Entries with model source code
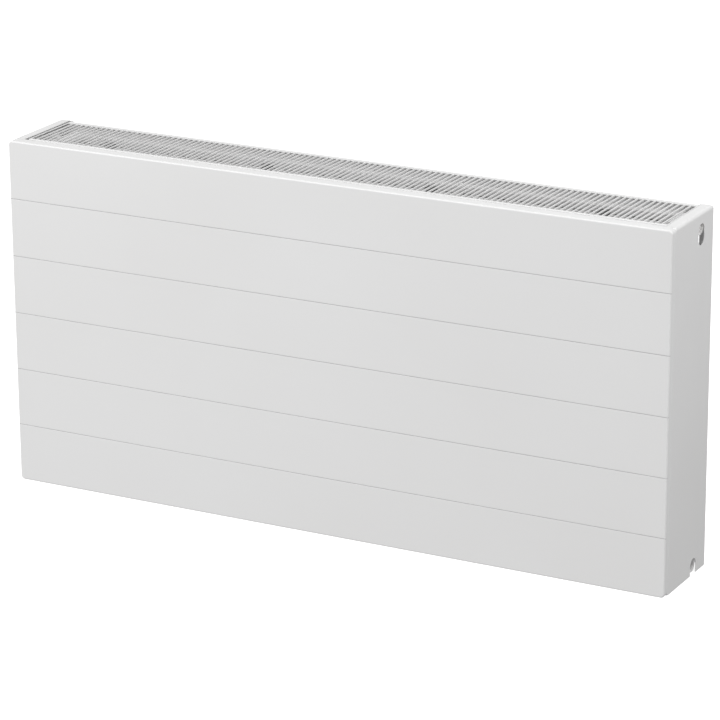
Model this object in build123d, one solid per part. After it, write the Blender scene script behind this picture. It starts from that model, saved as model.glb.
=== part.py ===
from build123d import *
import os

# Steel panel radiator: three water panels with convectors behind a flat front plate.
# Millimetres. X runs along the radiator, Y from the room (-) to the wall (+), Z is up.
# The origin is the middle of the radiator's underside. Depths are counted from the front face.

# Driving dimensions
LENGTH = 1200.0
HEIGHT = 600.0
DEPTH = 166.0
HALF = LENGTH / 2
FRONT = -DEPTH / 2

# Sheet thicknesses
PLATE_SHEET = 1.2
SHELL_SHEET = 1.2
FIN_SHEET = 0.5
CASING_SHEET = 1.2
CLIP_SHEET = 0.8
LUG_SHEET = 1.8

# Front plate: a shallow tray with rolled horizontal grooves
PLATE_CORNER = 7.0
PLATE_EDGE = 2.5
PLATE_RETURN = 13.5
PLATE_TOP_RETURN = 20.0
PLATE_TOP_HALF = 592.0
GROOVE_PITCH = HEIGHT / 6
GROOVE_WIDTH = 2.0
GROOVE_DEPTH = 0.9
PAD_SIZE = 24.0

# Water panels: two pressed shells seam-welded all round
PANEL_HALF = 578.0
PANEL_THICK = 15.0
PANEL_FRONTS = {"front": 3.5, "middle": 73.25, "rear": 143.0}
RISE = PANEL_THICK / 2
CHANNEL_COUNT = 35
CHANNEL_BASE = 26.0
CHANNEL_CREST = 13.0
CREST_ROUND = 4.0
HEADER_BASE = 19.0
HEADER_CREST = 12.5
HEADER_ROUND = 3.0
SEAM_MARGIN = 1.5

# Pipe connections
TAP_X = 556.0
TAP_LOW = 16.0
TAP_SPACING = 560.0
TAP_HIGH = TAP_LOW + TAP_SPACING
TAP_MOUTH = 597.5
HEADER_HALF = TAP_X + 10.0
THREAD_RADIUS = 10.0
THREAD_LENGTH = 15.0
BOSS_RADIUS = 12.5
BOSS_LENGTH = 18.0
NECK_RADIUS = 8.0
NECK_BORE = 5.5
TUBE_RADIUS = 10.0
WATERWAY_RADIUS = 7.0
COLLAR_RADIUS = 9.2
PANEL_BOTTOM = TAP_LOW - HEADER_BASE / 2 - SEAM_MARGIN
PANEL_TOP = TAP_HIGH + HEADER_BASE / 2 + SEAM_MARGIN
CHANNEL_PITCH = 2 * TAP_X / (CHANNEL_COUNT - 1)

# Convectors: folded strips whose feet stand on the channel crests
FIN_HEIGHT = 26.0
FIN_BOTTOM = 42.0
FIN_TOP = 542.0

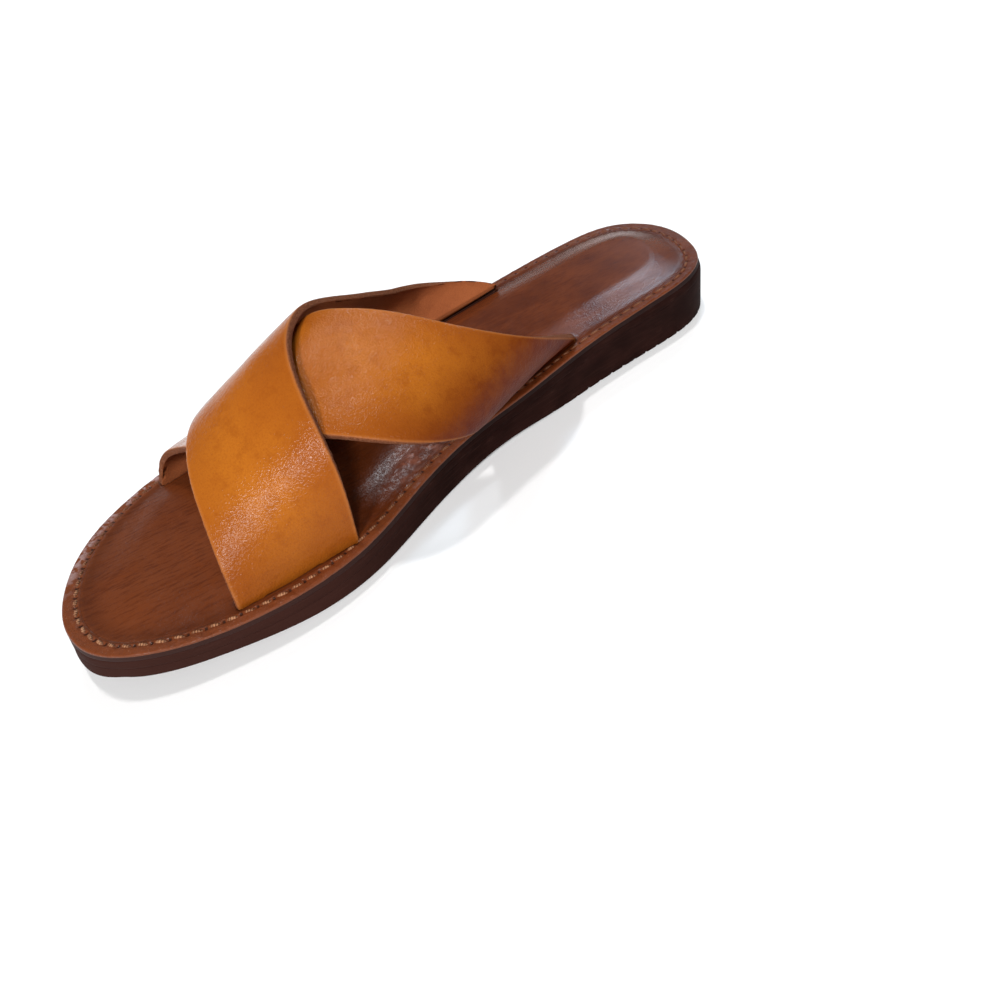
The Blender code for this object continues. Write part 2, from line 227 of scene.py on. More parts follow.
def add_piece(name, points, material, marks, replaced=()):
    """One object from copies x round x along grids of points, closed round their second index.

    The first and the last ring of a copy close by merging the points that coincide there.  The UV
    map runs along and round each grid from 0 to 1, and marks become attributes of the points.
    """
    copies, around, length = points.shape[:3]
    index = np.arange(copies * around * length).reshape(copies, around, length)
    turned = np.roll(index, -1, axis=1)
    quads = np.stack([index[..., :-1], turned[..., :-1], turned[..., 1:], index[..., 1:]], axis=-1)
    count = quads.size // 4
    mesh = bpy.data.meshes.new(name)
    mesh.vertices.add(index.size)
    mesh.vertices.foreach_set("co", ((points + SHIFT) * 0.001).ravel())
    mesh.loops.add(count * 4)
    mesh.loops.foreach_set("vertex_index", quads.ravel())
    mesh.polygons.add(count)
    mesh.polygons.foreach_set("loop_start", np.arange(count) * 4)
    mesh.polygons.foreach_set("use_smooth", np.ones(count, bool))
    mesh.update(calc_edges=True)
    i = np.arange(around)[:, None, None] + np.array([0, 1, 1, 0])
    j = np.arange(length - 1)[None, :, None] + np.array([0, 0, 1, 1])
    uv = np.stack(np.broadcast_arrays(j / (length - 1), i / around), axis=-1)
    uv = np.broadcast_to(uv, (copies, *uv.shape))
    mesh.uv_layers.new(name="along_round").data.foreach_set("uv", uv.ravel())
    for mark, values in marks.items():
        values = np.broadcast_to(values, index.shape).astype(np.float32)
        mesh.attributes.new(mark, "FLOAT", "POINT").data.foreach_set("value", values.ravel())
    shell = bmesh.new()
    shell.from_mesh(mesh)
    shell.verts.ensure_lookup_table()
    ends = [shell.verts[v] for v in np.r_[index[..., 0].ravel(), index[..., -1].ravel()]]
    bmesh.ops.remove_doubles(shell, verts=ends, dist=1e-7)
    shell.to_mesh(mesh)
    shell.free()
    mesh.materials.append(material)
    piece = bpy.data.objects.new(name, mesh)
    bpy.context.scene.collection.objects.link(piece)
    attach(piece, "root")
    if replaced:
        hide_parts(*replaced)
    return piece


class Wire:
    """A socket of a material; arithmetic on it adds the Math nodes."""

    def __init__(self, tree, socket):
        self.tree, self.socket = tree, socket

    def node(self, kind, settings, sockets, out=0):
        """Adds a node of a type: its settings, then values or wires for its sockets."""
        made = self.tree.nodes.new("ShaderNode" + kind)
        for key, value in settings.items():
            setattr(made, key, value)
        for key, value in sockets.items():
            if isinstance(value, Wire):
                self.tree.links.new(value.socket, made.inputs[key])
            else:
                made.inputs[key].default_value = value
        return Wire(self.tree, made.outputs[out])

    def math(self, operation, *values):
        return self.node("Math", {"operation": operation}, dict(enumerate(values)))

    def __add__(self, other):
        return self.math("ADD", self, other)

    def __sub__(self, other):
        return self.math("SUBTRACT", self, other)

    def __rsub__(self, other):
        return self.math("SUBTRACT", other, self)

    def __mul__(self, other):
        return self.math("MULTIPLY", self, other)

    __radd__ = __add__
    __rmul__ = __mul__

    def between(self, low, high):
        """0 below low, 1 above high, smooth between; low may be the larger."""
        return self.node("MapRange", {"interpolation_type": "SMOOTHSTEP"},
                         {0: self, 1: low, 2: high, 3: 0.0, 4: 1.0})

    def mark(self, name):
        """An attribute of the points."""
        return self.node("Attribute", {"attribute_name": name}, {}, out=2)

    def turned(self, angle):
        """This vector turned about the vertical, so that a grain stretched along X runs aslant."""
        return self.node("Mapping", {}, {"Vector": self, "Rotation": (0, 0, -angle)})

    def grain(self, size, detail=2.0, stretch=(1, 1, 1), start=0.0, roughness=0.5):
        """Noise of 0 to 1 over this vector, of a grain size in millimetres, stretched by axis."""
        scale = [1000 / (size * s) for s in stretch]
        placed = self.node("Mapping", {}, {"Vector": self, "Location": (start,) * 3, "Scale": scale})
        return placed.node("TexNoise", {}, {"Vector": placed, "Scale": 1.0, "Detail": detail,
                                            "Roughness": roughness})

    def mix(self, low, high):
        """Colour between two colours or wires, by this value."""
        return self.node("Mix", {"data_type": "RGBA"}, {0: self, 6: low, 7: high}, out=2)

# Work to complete
Of the lines in the material, how many include "replaced"? Respond with the number alone.

# Task answer
3